The institutions represented included the Academy of St. Thomas Aquinas, the Theological Academy, the Academy of Mary Immaculate, the International Marian Academy, the Academy of Fine Arts and Literature “dei Virtuosi al Pantheon,” the Roman Academy of Archaeology and the “Cultorum Martyrum” Academy.

Recalling that today is the feast day of St.

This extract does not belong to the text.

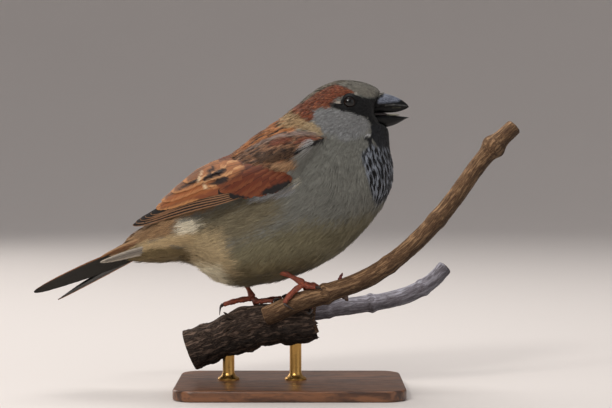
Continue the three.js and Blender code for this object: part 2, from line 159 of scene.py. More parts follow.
def newGroup(name, inputs, outputs):
    group = bpy.data.node_groups.new(name, "ShaderNodeTree")
    for label, kind, value in inputs:
        socket = group.interface.new_socket(label, in_out="INPUT", socket_type="NodeSocket" + kind)
        socket.default_value = value
    for label, kind in outputs:
        group.interface.new_socket(label, in_out="OUTPUT", socket_type="NodeSocket" + kind)
    source = group.nodes.new("NodeGroupInput")
    target = group.nodes.new("NodeGroupOutput")
    return group, source.outputs, target.inputs


def newMaterial(name, **constants):
    material = bpy.data.materials.new(name)
    material.use_nodes = True
    tree = material.node_tree
    tree.nodes.clear()
    out = put(tree, "OutputMaterial")
    shader = put(tree, "BsdfPrincipled", {k.replace("_", " "): v for k, v in constants.items()})
    tree.links.new(shader.outputs[0], out.inputs[0])
    return material, tree, shader


def finishWith(tree, shader, colour, height=None, strength=0.4, distance=0.0002, roughness=None):
    tree.links.new(colour, shader.inputs["Base Color"])
    if height is not None:
        bump = put(tree, "Bump", {"Strength": strength, "Distance": distance, "Height": height})
        tree.links.new(bump.outputs[0], shader.inputs["Normal"])
    if roughness is not None:
        tree.links.new(roughness, shader.inputs["Roughness"])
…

Thomas Aquinas, Benedict XVI invited the members and experts of the academies to “trust in the possibility of human reason,” maintaining fidelity to the “deposit of the faith,” when it comes to addressing the questions posed by the dialogue with cultures.
 
“It is necessary that the Pontifical Academies be today more than ever vital and lively institutions, capable of perceiving acutely both the questions of society and cultures, as well as the needs and expectations of the Church,” he said.
 
The objective of the Pontifical Academies’ work should be to “promote, with all the energies and means at their disposition, an authentic Christian humanism,” explained the Pontiff. “Contemporary culture, and even more so believers themselves, continually solicit the reflection and action of the Church in different realms in which new problems arise and which also constitute sectors in which you work.”
 
These sectors, explained Benedict XVI, are “philosophical and theological search; reflection on the figure of the Virgin Mary; the study of history, of monuments, of the testimonies received in heritage by the faithful of the first Christian generations, beginning with the martyrs; the delicate and important dialogue between the Christian faith and artistic creativity.”
 
In this connection, he invited the academics to “offer a qualified, competent and passionate contribution, so that the whole Church, and in particular the Holy See, can have at their disposal occasions, languages and adequate means to dialogue with contemporary cultures.”
 
Thus the Church will be able to “respond effectively to the questions and challenges that it faces in the various areas of human knowledge and experience.”
 
Youth
 
In particular, Benedict XVI expressed his concern for young people, whose formation is weakened because of the loss of values of Western societies.
 
“As I have said many times, today’s culture is strongly weakened, both by a vision dominated by relativism and subjectivism, as well as by methods and attitudes at times superficial and even trivial,” he affirmed.
 
This cultural superficiality, the Pontiff noted, “harms the seriousness of research and reflection and, consequently, also dialogue, comparison and inter-personal communication.”
 
Hence, the Pope affirmed that it is necessary to “again create the essential conditions of a real capacity of deepening study and research, so that there is rational dialogue and different problems are addressed effectively, in the perspective of common growth and of a formation that promotes man in his integrity and completion.”
 
This “lack of ideal and moral reference points” affects “civil coexistence and above all the formation of young generations,” he warned.
 
Benedict XVI said that it is necessary to make “an ideal and practical offer of values and truths, of strong reasons for life and hope, which can and must interest all, especially young people.”